### RAW DATA:
________________________

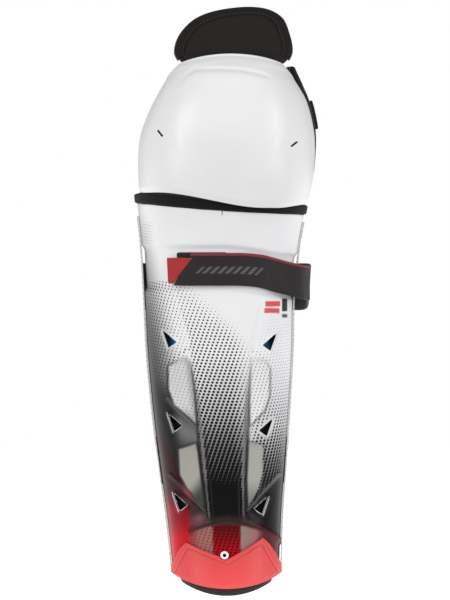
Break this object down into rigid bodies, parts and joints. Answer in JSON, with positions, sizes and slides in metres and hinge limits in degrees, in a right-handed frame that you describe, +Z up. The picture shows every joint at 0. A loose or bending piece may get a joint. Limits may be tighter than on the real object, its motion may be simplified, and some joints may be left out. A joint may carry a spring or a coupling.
{
  "type": "hockey shin guard",
  "caption": "Ice hockey shin guard for the right leg: hard knee cap and vented shin shell over foam, with a liner, calf wings, thigh flap and hook-and-loop straps.",
  "frame": {"origin": "lower end of the leg channel, level with the hem's lowest edge, on the line midway between the bottom edges of the shell", "axes": "+Z up the shin towards the thigh, -Y towards the front of the leg, +X towards the viewer's right when the front faces the viewer"},
  "size_m": [0.1533, 0.168, 0.4925],
  "materials": {
    "shell_plastic": "glossy white moulding printed with black and red dots",
    "cap_plastic": "glossy white moulding",
    "wing_plastic": "matt black moulding",
    "red_overlay": "satin coral red moulded overlay",
    "eyelet_paint": "white painted eyelet",
    "black_fabric": "woven black nylon, matt",
    "black_neoprene": "soft black knit over foam",
    "blue_foam": "dark blue closed-cell foam",
    "liner_fabric": "brushed wicking knit, charcoal",
    "white_binding": "white sewn edge tape",
    "red_piping": "red piped webbing",
    "strap_webbing": "black hook-and-loop strap webbing",
    "elastic": "ribbed black elastic",
    "hook_pile": "hook-and-loop face"
  },
  "bodies": {
    "shin": {"shin_shell": "shell_plastic", "shin_backing": "blue_foam", "edge_binding_left": "white_binding", "edge_binding_right": "white_binding", "ankle_hem": "black_neoprene", "ankle_overlay": "red_overlay", "eyelet": "eyelet_paint", "strap_landing": "hook_pile", "liner_hook_patches": "hook_pile", "wing_gusset_left": "black_neoprene", "wing_gusset_right": "black_neoprene", "knee_bridge": "black_neoprene", "upper_strap_elastic": "elastic", "upper_strap_fold": "strap_webbing", "upper_strap_anchor": "black_fabric", "lower_strap_fold": "elastic", "lower_strap_anchor": "black_fabric"},
    "liner": {"liner_sheet": "liner_fabric", "liner_pads_left": "liner_fabric", "liner_pads_centre": "liner_fabric", "liner_pads_right": "liner_fabric"},
    "calf_wing_left": {"calf_wing_pad_left": "black_neoprene", "calf_wing_plate_left": "wing_plastic"},
    "calf_wing_right": {"calf_wing_pad_right": "black_neoprene", "calf_wing_plate_right": "wing_plastic"},
    "knee": {"knee_cap": "cap_plastic", "knee_cap_lashings": "black_fabric", "knee_cap_foam": "blue_foam", "knee_lining": "liner_fabric", "knee_donut": "liner_fabric", "knee_wing_left": "black_neoprene", "knee_wing_right": "black_neoprene", "knee_wing_tab": "hook_pile", "thigh_flap_hinge": "black_fabric"},
    "thigh_flap": {"thigh_flap_front": "black_fabric", "thigh_flap_back": "liner_fabric", "thigh_flap_binding": "black_fabric"},
    "upper_strap": {"upper_strap_front": "strap_webbing", "upper_strap_backing": "hook_pile", "upper_strap_tip": "red_piping", "upper_strap_piping": "red_piping"},
    "lower_strap": {"lower_strap_elastic": "elastic", "lower_strap_tip": "strap_webbing"}
  },
  "joints": [
    {"name": "liner_height", "type": "slide", "parent": "shin", "child": "liner", "axis": [0, 0, 1], "range_m": [0, 0.0254]},
    {"name": "calf_wing_left_bend", "type": "hinge", "parent": "shin", "child": "calf_wing_left", "pos_m": [-0.0543, 0.02695, 0.15], "axis": [0.0977, -0.0339, -0.9946], "range_deg": [-3, 30], "stiffness_Nm_per_rad": 0.6, "deforming": ["wing_gusset_left"]},
    {"name": "calf_wing_right_bend", "type": "hinge", "parent": "shin", "child": "calf_wing_right", "pos_m": [0.0478, 0.02695, 0.15], "axis": [0.0499, 0.034, 0.9982], "range_deg": [-3, 30], "stiffness_Nm_per_rad": 0.6, "deforming": ["wing_gusset_right"]},
    {"name": "knee_flex", "type": "hinge", "parent": "shin", "child": "knee", "pos_m": [0, 0.01, 0.324], "axis": [-1, 0, 0], "range_deg": [-3, 12], "stiffness_Nm_per_rad": 8, "deforming": ["knee_bridge"]},
    {"name": "thigh_flap_bend", "type": "hinge", "parent": "knee", "child": "thigh_flap", "pos_m": [0.0062, -0.016, 0.438], "axis": [-1, 0, 0], "range_deg": [-5, 25], "stiffness_Nm_per_rad": 1.5, "deforming": ["thigh_flap_hinge"]},
    {"name": "upper_strap_peel", "type": "hinge", "parent": "shin", "child": "upper_strap", "pos_m": [0.0696, 0.0085, 0.26], "axis": [0, 0, 1], "range_deg": [0, 110], "deforming": ["upper_strap_fold"]},
    {"name": "lower_strap_swing", "type": "hinge", "parent": "shin", "child": "lower_strap", "pos_m": [-0.057, 0.0295, 0.11], "axis": [0, 0, 1], "range_deg": [0, 100], "deforming": ["lower_strap_fold"]}
  ]
}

________________________

### THE PROBLEM:
Extract the full listing above without alteration.

### COMPLETED TASK:
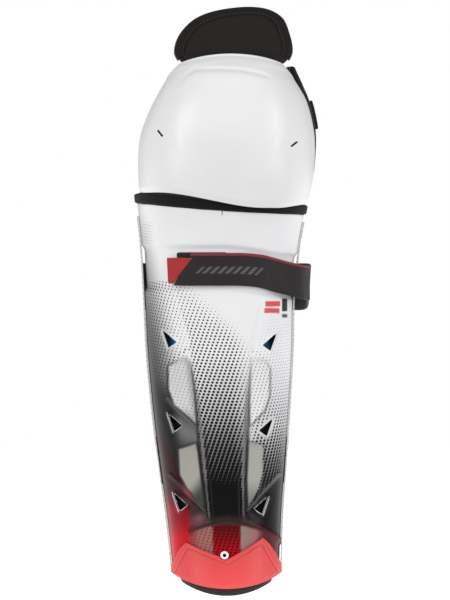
Break this object down into rigid bodies, parts and joints. Answer in JSON, with positions, sizes and slides in metres and hinge limits in degrees, in a right-handed frame that you describe, +Z up. The picture shows every joint at 0. A loose or bending piece may get a joint. Limits may be tighter than on the real object, its motion may be simplified, and some joints may be left out. A joint may carry a spring or a coupling.
{
  "type": "hockey shin guard",
  "caption": "Ice hockey shin guard for the right leg: hard knee cap and vented shin shell over foam, with a liner, calf wings, thigh flap and hook-and-loop straps.",
  "frame": {"origin": "lower end of the leg channel, level with the hem's lowest edge, on the line midway between the bottom edges of the shell", "axes": "+Z up the shin towards the thigh, -Y towards the front of the leg, +X towards the viewer's right when the front faces the viewer"},
  "size_m": [0.1533, 0.168, 0.4925],
  "materials": {
    "shell_plastic": "glossy white moulding printed with black and red dots",
    "cap_plastic": "glossy white moulding",
    "wing_plastic": "matt black moulding",
    "red_overlay": "satin coral red moulded overlay",
    "eyelet_paint": "white painted eyelet",
    "black_fabric": "woven black nylon, matt",
    "black_neoprene": "soft black knit over foam",
    "blue_foam": "dark blue closed-cell foam",
    "liner_fabric": "brushed wicking knit, charcoal",
    "white_binding": "white sewn edge tape",
    "red_piping": "red piped webbing",
    "strap_webbing": "black hook-and-loop strap webbing",
    "elastic": "ribbed black elastic",
    "hook_pile": "hook-and-loop face"
  },
  "bodies": {
    "shin": {"shin_shell": "shell_plastic", "shin_backing": "blue_foam", "edge_binding_left": "white_binding", "edge_binding_right": "white_binding", "ankle_hem": "black_neoprene", "ankle_overlay": "red_overlay", "eyelet": "eyelet_paint", "strap_landing": "hook_pile", "liner_hook_patches": "hook_pile", "wing_gusset_left": "black_neoprene", "wing_gusset_right": "black_neoprene", "knee_bridge": "black_neoprene", "upper_strap_elastic": "elastic", "upper_strap_fold": "strap_webbing", "upper_strap_anchor": "black_fabric", "lower_strap_fold": "elastic", "lower_strap_anchor": "black_fabric"},
    "liner": {"liner_sheet": "liner_fabric", "liner_pads_left": "liner_fabric", "liner_pads_centre": "liner_fabric", "liner_pads_right": "liner_fabric"},
    "calf_wing_left": {"calf_wing_pad_left": "black_neoprene", "calf_wing_plate_left": "wing_plastic"},
    "calf_wing_right": {"calf_wing_pad_right": "black_neoprene", "calf_wing_plate_right": "wing_plastic"},
    "knee": {"knee_cap": "cap_plastic", "knee_cap_lashings": "black_fabric", "knee_cap_foam": "blue_foam", "knee_lining": "liner_fabric", "knee_donut": "liner_fabric", "knee_wing_left": "black_neoprene", "knee_wing_right": "black_neoprene", "knee_wing_tab": "hook_pile", "thigh_flap_hinge": "black_fabric"},
    "thigh_flap": {"thigh_flap_front": "black_fabric", "thigh_flap_back": "liner_fabric", "thigh_flap_binding": "black_fabric"},
    "upper_strap": {"upper_strap_front": "strap_webbing", "upper_strap_backing": "hook_pile", "upper_strap_tip": "red_piping", "upper_strap_piping": "red_piping"},
    "lower_strap": {"lower_strap_elastic": "elastic", "lower_strap_tip": "strap_webbing"}
  },
  "joints": [
    {"name": "liner_height", "type": "slide", "parent": "shin", "child": "liner", "axis": [0, 0, 1], "range_m": [0, 0.0254]},
    {"name": "calf_wing_left_bend", "type": "hinge", "parent": "shin", "child": "calf_wing_left", "pos_m": [-0.0543, 0.02695, 0.15], "axis": [0.0977, -0.0339, -0.9946], "range_deg": [-3, 30], "stiffness_Nm_per_rad": 0.6, "deforming": ["wing_gusset_left"]},
    {"name": "calf_wing_right_bend", "type": "hinge", "parent": "shin", "child": "calf_wing_right", "pos_m": [0.0478, 0.02695, 0.15], "axis": [0.0499, 0.034, 0.9982], "range_deg": [-3, 30], "stiffness_Nm_per_rad": 0.6, "deforming": ["wing_gusset_right"]},
    {"name": "knee_flex", "type": "hinge", "parent": "shin", "child": "knee", "pos_m": [0, 0.01, 0.324], "axis": [-1, 0, 0], "range_deg": [-3, 12], "stiffness_Nm_per_rad": 8, "deforming": ["knee_bridge"]},
    {"name": "thigh_flap_bend", "type": "hinge", "parent": "knee", "child": "thigh_flap", "pos_m": [0.0062, -0.016, 0.438], "axis": [-1, 0, 0], "range_deg": [-5, 25], "stiffness_Nm_per_rad": 1.5, "deforming": ["thigh_flap_hinge"]},
    {"name": "upper_strap_peel", "type": "hinge", "parent": "shin", "child": "upper_strap", "pos_m": [0.0696, 0.0085, 0.26], "axis": [0, 0, 1], "range_deg": [0, 110], "deforming": ["upper_strap_fold"]},
    {"name": "lower_strap_swing", "type": "hinge", "parent": "shin", "child": "lower_strap", "pos_m": [-0.057, 0.0295, 0.11], "axis": [0, 0, 1], "range_deg": [0, 100], "deforming": ["lower_strap_fold"]}
  ]
}